Montrons-nous au contraire sous notre meilleur jour, imposons-nous comme l’exemple : modernes, cohérents, sportifs (aux sens physique et philosophique), bien dans notre corps, dans notre tête et notre assiette, comme nous le faisons tous les jours, bannissons l’agressivité de notre attitude. Cela n’implique pas de rester parfaitement indifférent à une telle sorte d’attaque, par laquelle je me suis aussi senti visé, je le répète.
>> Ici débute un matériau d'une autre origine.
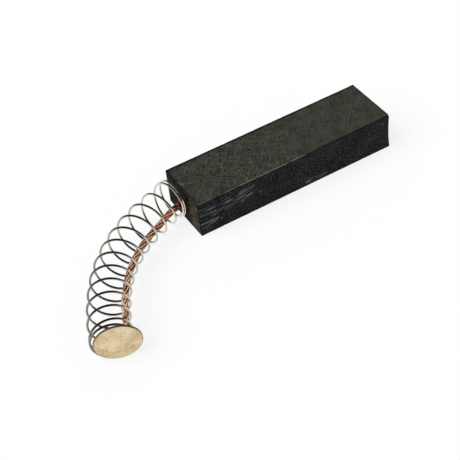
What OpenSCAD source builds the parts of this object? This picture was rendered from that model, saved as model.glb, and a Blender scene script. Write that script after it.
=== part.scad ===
// Carbon brush: a pressed carbon block, a coil spring and a flat contact disc, tied
// together by a stranded copper lead that is tamped into the block and soldered to the
// disc. The block lies flat, and the spring lies beside it, bent by the taut lead.
// Origin: middle of the block's underside. +X: towards the running face. +Z: up.

/* [Carbon block] */
// Length of the block, running face to spring end
block_l = 35; // [25:0.5:45]
// Width of the block
block_w = 10; // [8:0.5:14]
// Height of the block
block_h = 6.4; // [5.5:0.1:9]
// Bevel along the four long edges
edge_bevel = 0.2; // [0.1:0.05:0.6]
// Radius that the commutator has worn into the running face
commutator_r = 26; // [10:1:60]
// Depth of the chip at the upper near corner of the running face
chip_depth = 0.3; // [0.1:0.05:0.8]
// Diameter of the hole that the lead is tamped into
lead_hole_d = 2.2; // [1.9:0.1:3]
// Depth of the lead's hole to its drilled shoulder
lead_hole_depth = 7; // [4:0.5:12]
// Depth of the dished mouth of the tamped copper
tamp_dish = 0.15; // [0.05:0.05:0.4]

/* [Spring] */
// Outer diameter of the coil
spring_od = 6.5; // [5:0.1:7.5]
// Diameter of the spring wire
wire_d = 0.34; // [0.25:0.01:0.5]
// Turns that stand open between the end turns
open_turns = 11.35; // [7:0.05:15]
// Turns that are wound close at each end
closed_turns = 1.25; // [1:0.25:2]
// Distance from the lead's hole to the middle of the first end turn
seat_side = 1.95; // [0:0.05:2.3]
// Distance from the lead's hole to the middle of the open coil
coil_side = 1.45; // [0.5:0.05:2.2]
// Angle at which the first turn leans off the block's face
seat_lean = 7.5; // [0:0.5:12]

/* [Bend of the spring] */
// Length of the sharp bend next to the block
near_l = 5.8; // [3:0.1:8]
// Angle turned in the sharp bend
near_turn = 15.5; // [5:0.5:30]
// Length of the middle bend
mid_l = 14.9; // [8:0.1:20]
// Angle turned in the middle bend
mid_turn = 34; // [10:0.5:45]
// Length of the slack bend next to the disc
far_l = 10; // [6:0.1:16]
// Angle turned in the slack bend
far_turn = 15; // [5:0.5:30]

/* [Lead] */
// Diameter of the stranded lead
lead_d = 1.1; // [0.8:0.05:1.5]
// Length in which a strand goes once round the lead
lay_l = 9; // [6:0.5:15]
// Length of lead held in the block
held_l = 6; // [3:0.5:9]
// Length in which it moves from its hole to the inside of the coil
hug_l = 7; // [4:0.5:10]
// Length in which it turns in from the coil to its solder
leave_l = 3.5; // [2:0.5:6]

/* [Contact disc] */
// Diameter of the disc
disc_d = 7; // [6:0.1:9]
// Thickness of the disc
disc_t = 0.3; // [0.2:0.05:1]
// Rounding of the outer edge where the disc was punched
punch_r = 0.1; // [0.05:0.05:0.2]
// Sideways step from the coil's axis to the disc's middle
disc_side = 0.75; // [0:0.05:1.2]
// Angle at which the disc leans, outer face downwards
disc_lean = 5; // [0:0.5:8]
// Diameter of the solder on the back of the disc
solder_d = 2; // [1.6:0.1:2.8]
// Height of the solder over the back of the disc
solder_h = 0.8; // [0.5:0.05:1.3]
// Thickness of the solder's rim, and of its collar round the lead
solder_rim = 0.1; // [0.05:0.05:0.2]

/* [Fits] */
// Gap between neighbouring strands
strand_gap = 0.02; // [0.01:0.005:0.05]
// Gap between the lead and what it passes through
lead_gap = 0.05; // [0.02:0.01:0.2]
// Gap between the spring and the faces it seats on
seat_gap = 0.02; // [0.01:0.01:0.1]
// Gap between the solder and the end turn round it
solder_gap = 0.05; // [0.02:0.01:0.2]

/* [Hidden] */

$fn = 96;
eps = 0.01;
outer_strands = 6;
wire_sides = 10;
wire_rings_a_turn = 18;
strand_sides = 6;
lead_step = 0.75;
drill_point = 118;

end_x = -block_l / 2;
hole_z = block_h / 2;
coil_r = (spring_od - wire_d) / 2;
coil_z = spring_od / 2 + seat_gap;
lead_r = lead_d / 2;
lay_r = lead_d / 3;
strand_r = lead_d / 6 - strand_gap / 2;
hug_side = coil_r - wire_d / 2 - lead_r - lead_gap;
end_side = coil_r - wire_d / 2 - solder_gap - solder_d / 2;
// The leaning disc stands on the rounding of its outer edge
disc_z = (disc_d / 2 - punch_r) * cos(disc_lean) + (disc_t - punch_r) * sin(disc_lean)
    + punch_r;
// Height of the disc's middle above the coil's, measured along the disc
disc_rise = (disc_z - coil_z) / cos(disc_lean);

// --- Axis of the spring: three tangent arcs in the plane of the table ---------------

// Each arc is [length, angle turned]
bend = [[near_l, near_turn], [mid_l, mid_turn], [far_l, far_turn]];
axis_l = near_l + mid_l + far_l;
start_heading = 180 + seat_lean;
seat_x = end_x - seat_gap - wire_d / 2 - coil_r * sin(seat_lean);

// Place and heading after a distance along the arcs, as [x, y, heading]
function along(s, from = [seat_x, coil_side, start_heading], part = 0) =
    let (
        last = part == len(bend) - 1,
        l = last ? s : min(s, bend[part][0]),
        r = bend[part][0] / (bend[part][1] * PI / 180),
        a = from[2],
        b = a + bend[part][1] * l / bend[part][0],
        here = [from[0] + r * (sin(b) - sin(a)), from[1] - r * (cos(b) - cos(a)), b]
    )
    last || s <= bend[part][0] ? here : along(s - l, here, part + 1);

// A point beside the axis: towards the inside of the bend, at height z
function beside(s, inward, z) =
    let (at = along(s)) [at[0] - inward * sin(at[2]), at[1] + inward * cos(at[2]), z];

// Eases from 0 to 1 as x goes from 0 to 1
function ease(x) = let (t = min(max(x, 0), 1)) t * t * (3 - 2 * t);

// --- Round wires along a path -------------------------------------------------------

function unit(v) = v / norm(v);
function path_heading(path, i) =
    unit(path[min(i + 1, len(path) - 1)] - path[max(i - 1, 0)]);

// One ring of a wire: sides points round a centre, the first one facing out
function ring(centre, heading, out, r, sides) =
    let (side = unit(out - heading * (heading * out)), rise = cross(heading, side))
    [for (k = [0 : sides - 1])
        centre + r * (cos(360 * k / sides) * side + sin(360 * k / sides) * rise)];

// A closed round wire along path; outs gives a direction square to it at each point
module wire(path, outs, r, sides) {
    last = len(path) - 1;
    rings = [for (i = [0 : last]) ring(path[i], path_heading(path, i), outs[i], r, sides)];
    walls = [
        for (i = [0 : last - 1], k = [0 : sides - 1])
            let (a = i * sides + k, b = i * sides + (k + 1) % sides)
                each [[a, a + sides, b + sides], [a, b + sides, b]]
    ];
    start_cap = [for (k = [0 : sides - 1]) k];
    end_cap = [for (k = [sides - 1 : -1 : 0]) last * sides + k];
    polyhedron([for (points = rings) each points], concat(walls, [start_cap, end_cap]));
}

// --- Carbon block -------------------------------------------------------------------

// The drilled hole for the lead, on the block's end, opening towards -X
module lead_hole() {
    tip = lead_hole_d / 2 / tan(drill_point / 2);
    translate([end_x, 0, hole_z]) rotate([0, 90, 0]) {
        cylinder(d = lead_hole_d, h = lead_hole_depth);
        translate([0, 0, lead_hole_depth]) cylinder(d1 = lead_hole_d, d2 = 0, h = tip);
    }
}

module block_outline() {
    w = block_w / 2;
    b = edge_bevel;
    polygon([
        [-w + b, 0], [w - b, 0], [w, b], [w, block_h - b],
        [w - b, block_h], [-w + b, block_h], [-w, block_h - b], [-w, b]
    ]);
}

module carbon_block() {
    half_h = block_h / 2;
    commutator_x = block_l / 2 + sqrt(commutator_r * commutator_r - half_h * half_h);
    color([0.19, 0.19, 0.17]) difference() {
        translate([end_x, 0, 0]) rotate([90, 0, 90]) linear_extrude(block_l) block_outline();
        lead_hole();
        translate([commutator_x, 0, half_h]) rotate([90, 0, 0])
            cylinder(r = commutator_r, h = 2 * block_w, center = true, $fn = 360);
        translate([block_l / 2, -block_w / 2, block_h]) rotate([0, atan(sqrt(2)), -45])
            translate([0, 0, -chip_depth]) cylinder(d = block_h, h = block_h);
    }
}

// Copper powder rammed round the lead: it fills the hole and has a dished mouth
module tamped_copper() {
    hole_r = lead_hole_d / 2;
    dish_r = (hole_r * hole_r + tamp_dish * tamp_dish) / (2 * tamp_dish);
    color([0.34, 0.16, 0.1]) difference() {
        lead_hole();
        translate([end_x - eps, 0, hole_z]) rotate([0, 90, 0])
            cylinder(r = lead_r + strand_gap, h = held_l + lead_gap + eps);
        translate([end_x - dish_r + tamp_dish, 0, hole_z]) sphere(r = dish_r);
    }
}

// --- Spring -------------------------------------------------------------------------

// Angle of the wire's free end, from the top of the first turn and away from the lead
first_angle = 204;

// Area under a pitch that climbs from 0 to 1 over a quarter turn and then stays 1
opening_turn = 0.25;
function climb(x) =
    x <= 0 ? 0 : x < opening_turn ? x * x / (2 * opening_turn) : x - opening_turn / 2;

closed_pitch = wire_d * 1.08;
open_pitch = (axis_l - 2 * closed_turns * closed_pitch) / open_turns;
all_turns = open_turns + 2 * closed_turns;

// Distance along the axis after a number of turns from the block
function wound(turns) = closed_pitch * turns
    + (open_pitch - closed_pitch)
    * (climb(turns - closed_turns) - climb(turns - closed_turns - open_turns));

// The first end turn sits a little further from the lead than the open coil does
module spring() {
    steps = ceil(all_turns * wire_rings_a_turn);
    turns = [for (i = [0 : steps]) all_turns * i / steps];
    outs = [for (n = turns)
        let (heading = along(wound(n))[2], a = first_angle + 360 * n)
            [sin(heading) * sin(a), -cos(heading) * sin(a), cos(a)]];
    path = [for (i = [0 : steps])
        let (n = turns[i], opened = ease((n - closed_turns) / 1.5))
            beside(wound(n), (coil_side - seat_side) * (1 - opened), coil_z)
                + coil_r * outs[i]];
    color([0.72, 0.72, 0.7]) wire(path, outs, wire_d / 2, wire_sides);
}

// --- Contact disc and its solder ----------------------------------------------------

// Places what is drawn with +Z outwards on the middle of the disc's back face
module on_disc() {
    heading = along(axis_l)[2];
    off_coil = wire_d / 2 + seat_gap + disc_d / 2 * sin(disc_lean);
    translate(beside(axis_l, disc_side, disc_z) + off_coil * [cos(heading), sin(heading), 0])
        rotate([0, 90 + disc_lean, heading]) children();
}

module contact_disc() {
    r = disc_d / 2;
    color([0.83, 0.74, 0.55]) on_disc() rotate_extrude() {
        square([r - punch_r, disc_t]);
        square([r, disc_t - punch_r]);
        translate([r - punch_r, disc_t - punch_r]) intersection() {
            circle(punch_r);
            square(punch_r);
        }
    }
}

// A fillet of solder round the end of the lead, with a bore that follows the lead
module solder_joint() {
    foot_r = solder_d / 2;
    neck_r = lead_r + lead_gap + solder_rim;
    fillet = [for (a = [0 : 15 : 90])
        [foot_r - (foot_r - neck_r) * sin(a), solder_h - (solder_h - solder_rim) * cos(a)]];
    color([0.75, 0.74, 0.7]) difference() {
        on_disc() translate([disc_rise, end_side - disc_side, 0]) mirror([0, 0, 1])
            rotate_extrude() polygon(concat([[0, 0], [foot_r, 0]], fillet, [[0, solder_h]]));
        translate(lead_point(lead_end)) rotate([0, 90, along(axis_l)[2]])
            cylinder(r = lead_r + lead_gap, h = 4 * solder_h, center = true);
    }
}

// --- Lead ---------------------------------------------------------------------------

// The lead runs straight out of its hole, hugs the inside of the bend, and then turns
// in to the solder, where its square end clears the leaning disc
lead_end = axis_l + wire_d / 2 + seat_gap + disc_d / 2 * sin(disc_lean)
    - (disc_rise + lead_r) * sin(disc_lean) - lead_gap;

function lead_point(s) =
    let (
        hugging = ease(s / hug_l),
        leaving = ease((s - lead_end + leave_l) / leave_l),
        inward = coil_side + (hug_side - coil_side) * hugging + (end_side - hug_side) * leaving
    )
    beside(s, inward, hole_z + (coil_z - hole_z) * hugging);

held_steps = ceil(held_l / lead_step);
free_steps = ceil(lead_end / lead_step);
lead_path = [
    for (i = [held_steps : -1 : 1]) [end_x + held_l * i / held_steps, 0, hole_z],
    for (i = [1 : free_steps]) lead_point(lead_end * i / free_steps)
];

module strand(centre_r, start_angle) {
    last = len(lead_path) - 1;
    outs = [for (i = [0 : last])
        let (
            heading = path_heading(lead_path, i),
            side = unit(cross(heading, [0, 0, 1])),
            a = start_angle + 360 * i * lead_step / lay_l
        )
        cos(a) * cross(side, heading) + sin(a) * side];
    path = [for (i = [0 : last]) lead_path[i] + centre_r * outs[i]];
    color([0.72, 0.42, 0.27]) wire(path, outs, strand_r, strand_sides);
}

module core_strand() { strand(0, 0); }
module lead_strand(number) { strand(lay_r, 360 * number / outer_strands); }

carbon_block();
tamped_copper();
spring();
contact_disc();
solder_joint();
core_strand();
lead_strand(1);  // lead_strand_1
lead_strand(2);  // lead_strand_2
lead_strand(3);  // lead_strand_3
lead_strand(4);  // lead_strand_4
lead_strand(5);  // lead_strand_5
lead_strand(6);  // lead_strand_6
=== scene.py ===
import math
import random

import bmesh
import bpy
import numpy as np
from mathutils import Matrix, Vector, noise


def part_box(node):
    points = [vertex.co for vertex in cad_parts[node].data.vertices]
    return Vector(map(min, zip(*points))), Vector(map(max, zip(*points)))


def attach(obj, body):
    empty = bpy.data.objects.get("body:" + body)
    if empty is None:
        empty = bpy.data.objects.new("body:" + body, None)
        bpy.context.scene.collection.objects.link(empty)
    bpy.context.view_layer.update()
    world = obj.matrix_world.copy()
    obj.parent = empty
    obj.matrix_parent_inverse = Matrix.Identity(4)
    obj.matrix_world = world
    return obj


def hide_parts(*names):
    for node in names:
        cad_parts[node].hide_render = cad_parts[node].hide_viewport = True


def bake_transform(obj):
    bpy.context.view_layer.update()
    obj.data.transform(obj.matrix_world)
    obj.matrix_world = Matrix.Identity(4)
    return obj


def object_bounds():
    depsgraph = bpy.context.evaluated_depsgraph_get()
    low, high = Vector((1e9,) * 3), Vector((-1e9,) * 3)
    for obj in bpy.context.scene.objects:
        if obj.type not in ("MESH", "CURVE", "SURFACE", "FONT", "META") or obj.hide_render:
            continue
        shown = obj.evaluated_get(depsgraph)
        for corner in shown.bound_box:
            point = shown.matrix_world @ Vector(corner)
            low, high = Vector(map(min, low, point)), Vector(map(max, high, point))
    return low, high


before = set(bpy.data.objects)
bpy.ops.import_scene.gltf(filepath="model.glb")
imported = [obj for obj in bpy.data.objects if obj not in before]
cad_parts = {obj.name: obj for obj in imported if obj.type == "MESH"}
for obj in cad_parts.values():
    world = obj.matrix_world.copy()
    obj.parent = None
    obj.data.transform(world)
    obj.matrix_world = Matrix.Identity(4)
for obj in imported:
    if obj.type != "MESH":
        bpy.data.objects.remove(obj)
cad_low, cad_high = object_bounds()
mm = 0.001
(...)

PARTAGEONS NOS LECTURES ET NOS RÉFLEXIONS, NOTRE FAÇON DE VIVRE ET NOS ASTUCES

Mais il me semble plus efficace de pointer l’évidence de ses contradictions : le fait que nous soyons intégrés et modernes, et non forcément isolés ou archaïques; le fait que notre cuisine soit savoureuse et variée, et non monotone et insipide ; le fait que nos parents non plus ne nous ont pas demandé si nous voulions manger de la viande et nous ont eux-aussi endoctrinés à leur façon. Continuons de lever le voile sur l’abjection de l’élevage industriel, comme le font les associations, comme l’a fait cette vidéo montée sur la publicité en question.

Partageons nos lectures et nos réflexions, notre façon de vivre et nos astuces.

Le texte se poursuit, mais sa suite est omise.